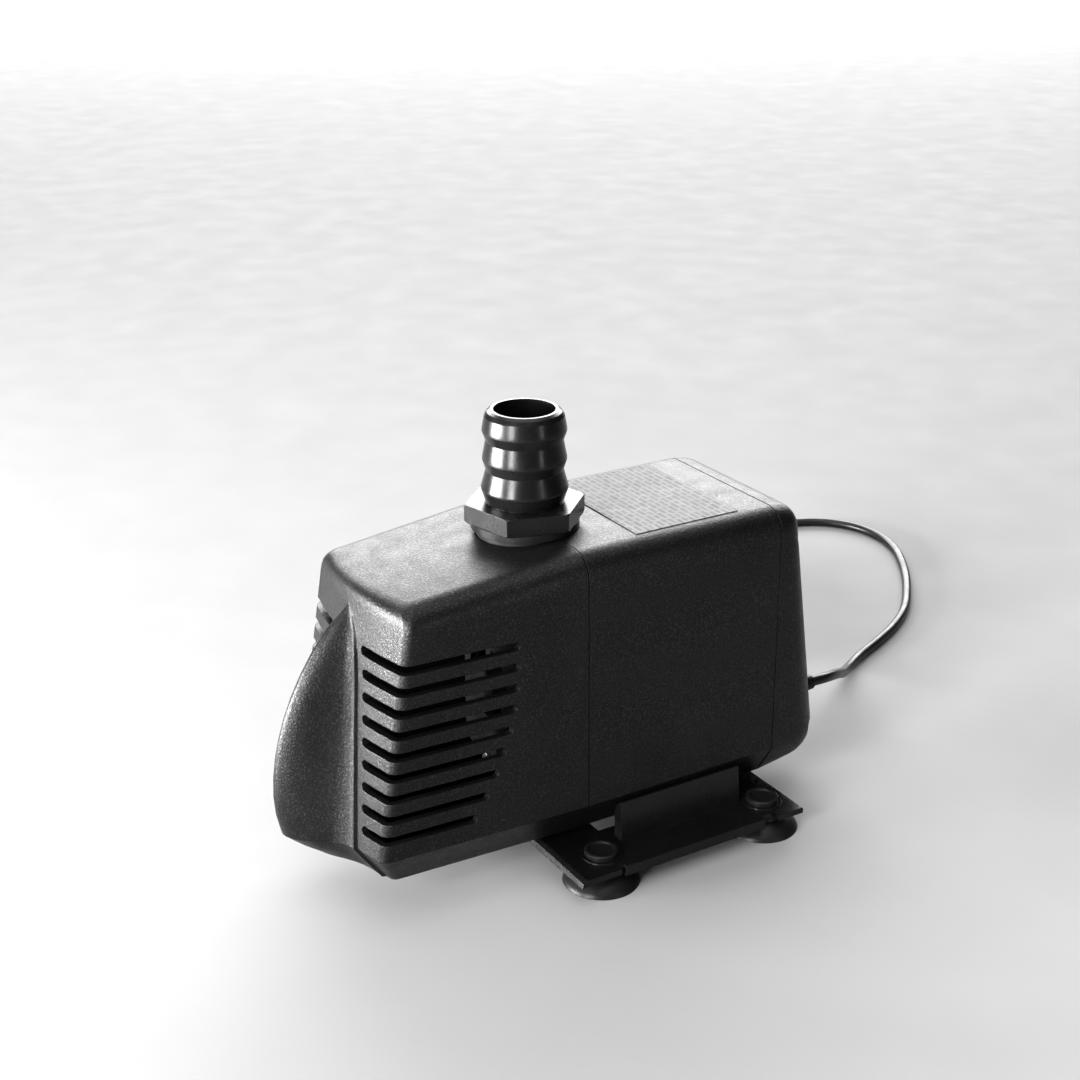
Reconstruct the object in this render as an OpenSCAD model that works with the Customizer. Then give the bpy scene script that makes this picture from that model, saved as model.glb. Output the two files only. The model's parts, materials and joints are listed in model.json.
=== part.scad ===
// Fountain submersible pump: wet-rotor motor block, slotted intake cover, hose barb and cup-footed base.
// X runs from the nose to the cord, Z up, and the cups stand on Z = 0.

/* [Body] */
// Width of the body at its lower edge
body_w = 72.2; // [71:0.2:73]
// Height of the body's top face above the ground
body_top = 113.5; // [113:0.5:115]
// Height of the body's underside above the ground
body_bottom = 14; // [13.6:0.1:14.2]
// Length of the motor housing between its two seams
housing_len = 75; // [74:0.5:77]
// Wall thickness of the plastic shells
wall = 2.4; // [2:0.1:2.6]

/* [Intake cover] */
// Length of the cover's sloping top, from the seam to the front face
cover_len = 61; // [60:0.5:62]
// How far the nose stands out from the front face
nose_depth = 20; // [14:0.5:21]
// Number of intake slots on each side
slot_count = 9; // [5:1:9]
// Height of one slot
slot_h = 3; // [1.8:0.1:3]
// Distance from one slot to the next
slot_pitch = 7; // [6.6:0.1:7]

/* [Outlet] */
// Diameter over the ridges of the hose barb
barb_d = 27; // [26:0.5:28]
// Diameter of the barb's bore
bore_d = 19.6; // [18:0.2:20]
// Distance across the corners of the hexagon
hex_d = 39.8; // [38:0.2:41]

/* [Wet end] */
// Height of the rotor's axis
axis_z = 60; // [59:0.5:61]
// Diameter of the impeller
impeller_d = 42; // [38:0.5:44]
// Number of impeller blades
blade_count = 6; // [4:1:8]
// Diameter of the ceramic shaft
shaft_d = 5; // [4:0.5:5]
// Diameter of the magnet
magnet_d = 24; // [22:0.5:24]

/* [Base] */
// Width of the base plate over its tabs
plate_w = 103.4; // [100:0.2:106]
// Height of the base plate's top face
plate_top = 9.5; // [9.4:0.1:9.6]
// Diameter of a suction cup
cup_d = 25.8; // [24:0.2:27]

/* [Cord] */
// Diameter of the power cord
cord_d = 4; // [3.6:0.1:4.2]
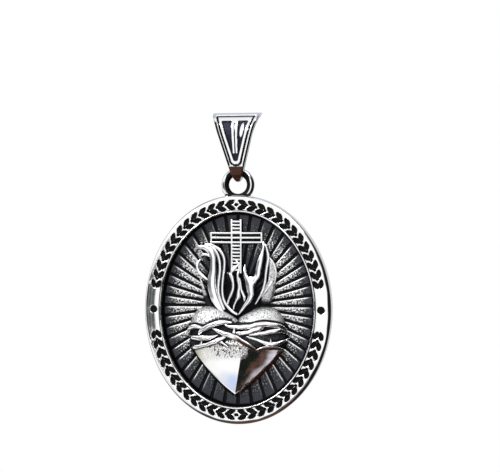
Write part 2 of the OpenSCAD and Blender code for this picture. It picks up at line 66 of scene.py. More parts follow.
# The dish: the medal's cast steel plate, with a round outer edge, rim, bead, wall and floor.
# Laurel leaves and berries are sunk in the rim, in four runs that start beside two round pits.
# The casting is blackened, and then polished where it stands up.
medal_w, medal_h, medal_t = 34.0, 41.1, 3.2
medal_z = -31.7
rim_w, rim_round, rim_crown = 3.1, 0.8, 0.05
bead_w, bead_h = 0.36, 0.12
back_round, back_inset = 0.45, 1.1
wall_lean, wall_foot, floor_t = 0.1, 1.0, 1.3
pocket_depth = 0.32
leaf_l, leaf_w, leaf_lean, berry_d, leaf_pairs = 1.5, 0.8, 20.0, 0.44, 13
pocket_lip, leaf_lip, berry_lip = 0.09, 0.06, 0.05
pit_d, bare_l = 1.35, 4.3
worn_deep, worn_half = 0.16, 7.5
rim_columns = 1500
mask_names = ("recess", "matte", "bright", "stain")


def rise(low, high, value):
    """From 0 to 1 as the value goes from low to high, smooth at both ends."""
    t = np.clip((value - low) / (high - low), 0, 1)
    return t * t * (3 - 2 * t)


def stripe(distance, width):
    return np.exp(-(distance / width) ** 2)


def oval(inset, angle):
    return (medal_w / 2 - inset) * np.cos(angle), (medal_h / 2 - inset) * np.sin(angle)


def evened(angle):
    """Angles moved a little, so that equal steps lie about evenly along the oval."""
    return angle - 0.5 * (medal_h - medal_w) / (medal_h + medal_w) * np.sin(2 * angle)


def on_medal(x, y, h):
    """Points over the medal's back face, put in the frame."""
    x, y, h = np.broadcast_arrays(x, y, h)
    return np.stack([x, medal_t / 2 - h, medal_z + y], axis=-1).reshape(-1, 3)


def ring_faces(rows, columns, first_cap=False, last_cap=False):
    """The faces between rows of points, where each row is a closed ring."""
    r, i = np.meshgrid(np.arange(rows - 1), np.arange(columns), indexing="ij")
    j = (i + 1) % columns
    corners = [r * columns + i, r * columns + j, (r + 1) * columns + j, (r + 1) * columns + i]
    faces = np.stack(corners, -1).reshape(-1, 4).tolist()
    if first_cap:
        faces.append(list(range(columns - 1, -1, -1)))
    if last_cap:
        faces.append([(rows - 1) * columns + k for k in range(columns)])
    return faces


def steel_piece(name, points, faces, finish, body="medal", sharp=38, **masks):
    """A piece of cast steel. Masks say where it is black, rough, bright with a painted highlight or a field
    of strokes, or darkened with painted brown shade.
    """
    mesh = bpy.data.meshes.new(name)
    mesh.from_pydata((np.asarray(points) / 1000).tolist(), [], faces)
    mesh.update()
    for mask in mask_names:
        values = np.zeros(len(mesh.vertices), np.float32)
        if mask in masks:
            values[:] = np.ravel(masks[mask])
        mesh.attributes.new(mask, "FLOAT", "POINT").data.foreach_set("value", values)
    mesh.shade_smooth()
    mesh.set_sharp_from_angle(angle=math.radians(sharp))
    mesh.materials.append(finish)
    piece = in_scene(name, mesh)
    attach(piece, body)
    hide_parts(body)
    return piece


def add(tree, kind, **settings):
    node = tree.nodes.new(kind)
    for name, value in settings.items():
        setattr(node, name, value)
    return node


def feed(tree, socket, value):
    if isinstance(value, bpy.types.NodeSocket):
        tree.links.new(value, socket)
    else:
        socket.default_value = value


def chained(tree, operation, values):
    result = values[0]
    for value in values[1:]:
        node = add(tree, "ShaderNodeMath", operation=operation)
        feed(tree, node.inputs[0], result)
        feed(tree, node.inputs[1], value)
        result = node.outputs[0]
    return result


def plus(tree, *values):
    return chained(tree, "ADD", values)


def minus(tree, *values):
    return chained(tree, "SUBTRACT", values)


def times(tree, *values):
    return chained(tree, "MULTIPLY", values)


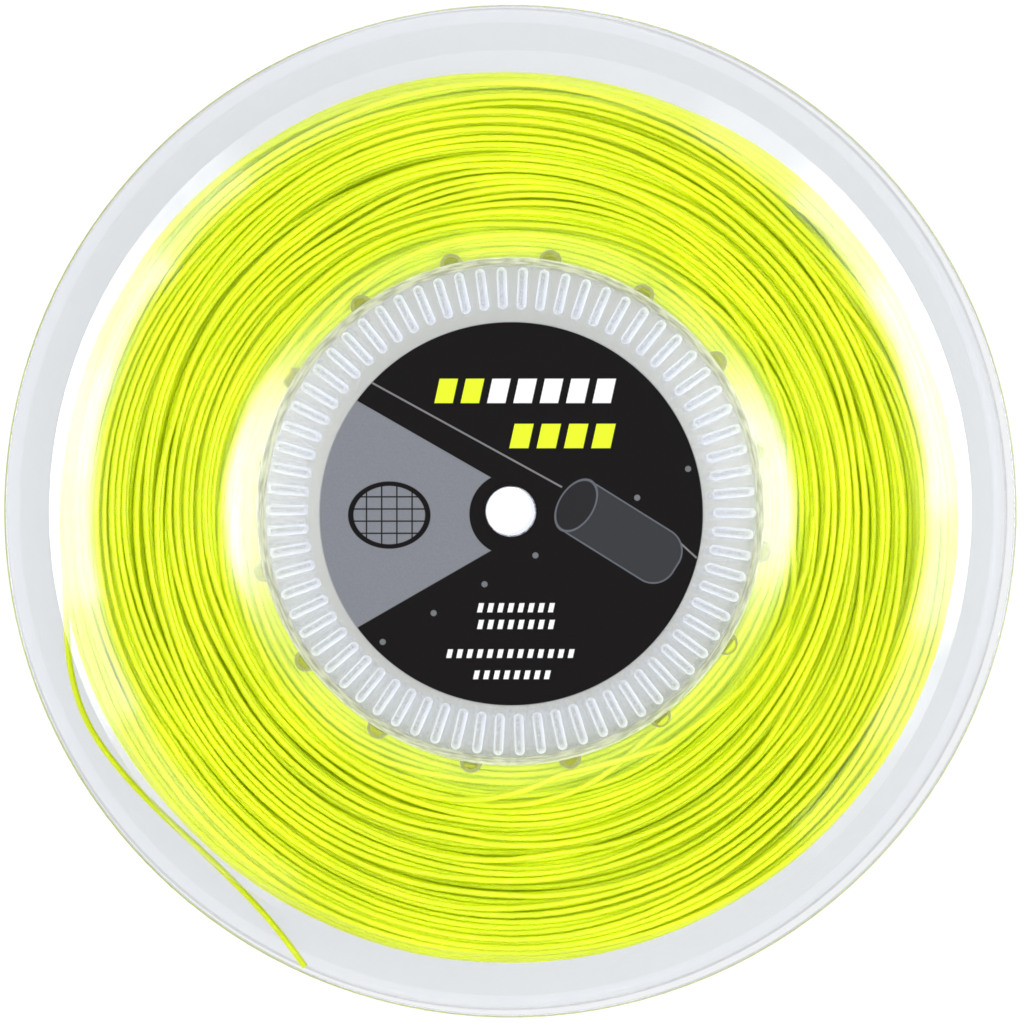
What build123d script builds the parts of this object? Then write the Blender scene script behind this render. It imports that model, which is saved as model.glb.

**YOUR OBJECTIVE**
Using the listing above, pick out each line that contains the word "script", then copy it.

**CORRECT OUTPUT**
Reconstruct the object in this render as an OpenSCAD model that works with the Customizer. Then give the bpy scene script that makes this picture from that model, saved as model.glb. Output the two files only. The model's parts, materials and joints are listed in model.json.
What build123d script builds the parts of this object? Then write the Blender scene script behind this render. It imports that model, which is saved as model.glb.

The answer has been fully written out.